Mais justement, que vaut Interstella 5555 au niveau du graphisme ? L’animation est plutôt pauvre, assez peu d’imagination sur ce point. Cela nous permet tout de même d’admirer les décors qui sont franchement bien foutus, qu’il s’agisse de paysages urbains ou ruraux (le segment Voyager est sans doute le plus beau). Quand au charadesign si particulier de Leiji Matsumoto, il ne laissera personne indifférent. Personnellement, j’aime beaucoup son trait unique. Peu de charadesigner ont un style aussi varié, la preuve :

Les personnages « nains » sont vraiment marrants, les mecs sont beau gosses et les femmes ont un côté fascinant assez troublant. Remarquons d’ailleurs que chez Matsumoto, ce sont les hommes qui ont de grands yeux ronds et les femmes qui ont des yeux tout en longueur. Et à mon sens, ce charadesign sied parfaitement au format d’Interstella 5555. Comme il s’agit d’un film muet, les émotions des personnages ne passent que par leurs expressions faciales qui doivent donc être très marquées, presque exagérées. Il en résulte du coup un côté cliché et monolithique de ces derniers, tout cela étant renforcé par la simplicité du scénario.

Scénario qui comme je l’ai dit plus haut est volontairement basique pour qu’on passe moins de temps à se triturer la tête et qu’on fasse plus attention à la musique. Il en résulte un manichéisme extrême : les méchants sont très méchants, les gentils (bien plus nombreux) sont très gentils. Pourtant, on se prend d’affection pour les personnages. Stella est vraiment séduisante, il émane d’elle une beauté mystérieuse, une douceur et une fragilité qui  la rendent attachante. Quand à Shep, s’il parait niais lors de sa première apparition, son amour pour Stella et sa détermination lui donne rapidement une classe de dingue.

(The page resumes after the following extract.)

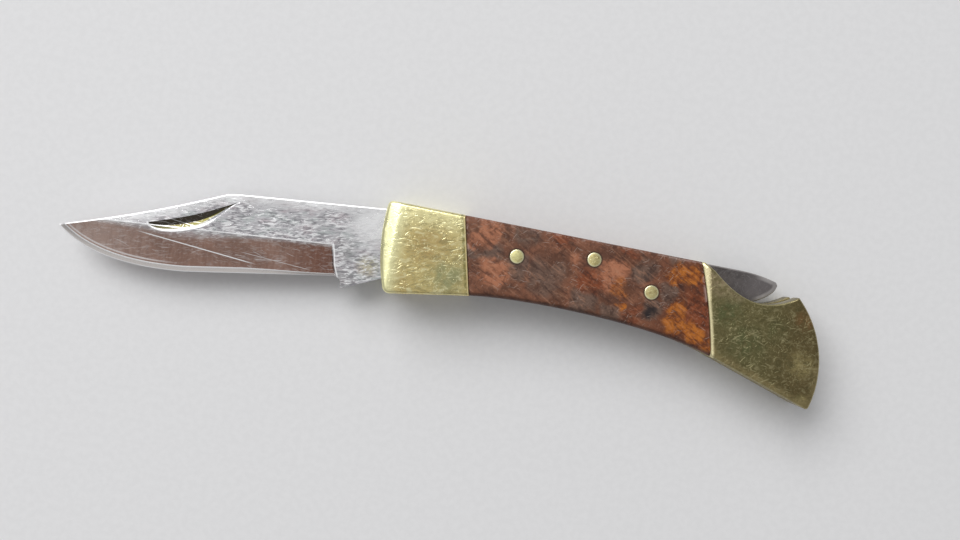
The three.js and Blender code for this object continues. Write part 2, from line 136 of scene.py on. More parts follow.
def distance_to(points, line, closed=False):
    """Distance from each point to a line of points."""
    line = np.asarray(line)
    starts = line if closed else line[:-1]
    ends = np.roll(line, -1, axis=0) if closed else line[1:]
    run = ends - starts
    length = np.maximum((run**2).sum(1), 1e-18)
    best = np.full(len(points), FAR)
    for first in range(0, len(points), CHUNK):
        part = points[first : first + CHUNK, None, :] - starts[None]
        t = np.clip((part * run[None]).sum(2) / length, 0, 1)
        gap = part - t[..., None] * run[None]
        best[first : first + CHUNK] = np.sqrt((gap**2).sum(2).min(1))
    return best


def clipped(line, outline):
    """The part of a line that lies well inside an outline."""
    return line[inside(line, outline) & (distance_to(line, outline, closed=True) > CLIP_GAP)]


def inside(points, outline):
    """Whether each point lies inside a closed outline."""
    outline = np.asarray(outline)
    x, y = points[:, 0], points[:, 1]
    result = np.zeros(len(points), bool)
    for (x0, y0), (x1, y1) in zip(outline, np.roll(outline, -1, axis=0)):
        if y0 == y1:
            continue
        crossing = (y0 > y) != (y1 > y)
        result ^= crossing & (x < x0 + (y - y0) * (x1 - x0) / (y1 - y0))
    return result


def smoothstep(t):
    t = np.clip(t, 0, 1)
    return t * t * (3 - 2 * t)


# Meshes from outlines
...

Le découpage de ce film ressemble à celui d’une pièce de théâtre : à chaque chanson correspond un acte. On pouvait craindre une rupture entre chaque morceau mais il n’en est rien, ces derniers s’enchainant parfaitement. La seule grosse ellipse temporelle est utilisée à bon escient vers la fin du film dans le but de nous diriger tout doucement vers la conclusion de l’histoire. Et l’épilogue, s’il n’apporte pas grand chose au niveau scénaristique est également très réussi, mélangeant fiction et réalité (on y aperçoit des figurines des personnages du film et des deux membres de Daft Punk)

Saluons enfin la présence d’une petite réflexion sur le monde de l’industrie musicale (le terme industrie convient parfaitement ici). Les Crescendolls sont un groupe fabriqué par un manager sans scrupule qui noie le monde entier sous un marketing coloré (chanson Crescendolls). On pourrait y voir une critique des jeunes groupes sans talents montés de toutes pièces uniquement pour répondre à une attente du public (Harder, Better, Faster, Stronger). Sauf qu’on nous montre à plusieurs reprises que le talent du groupe original est bien réel (One More Time), talent qui finit par transcender l’apparence physique et le marketing (Too Long).

Les Crescendolls, groupe formaté ayant perdu tout plaisir de jouer.

Si vous recherchez une histoire complexe et des personnages dotés d’une grande profondeur psychologique, passez votre chemin. Même chose si vous êtes allergique à la musique de Daft Punk. Si ce n’est pas le cas, vous passerez un très agréablement moment devant Interstella 5555.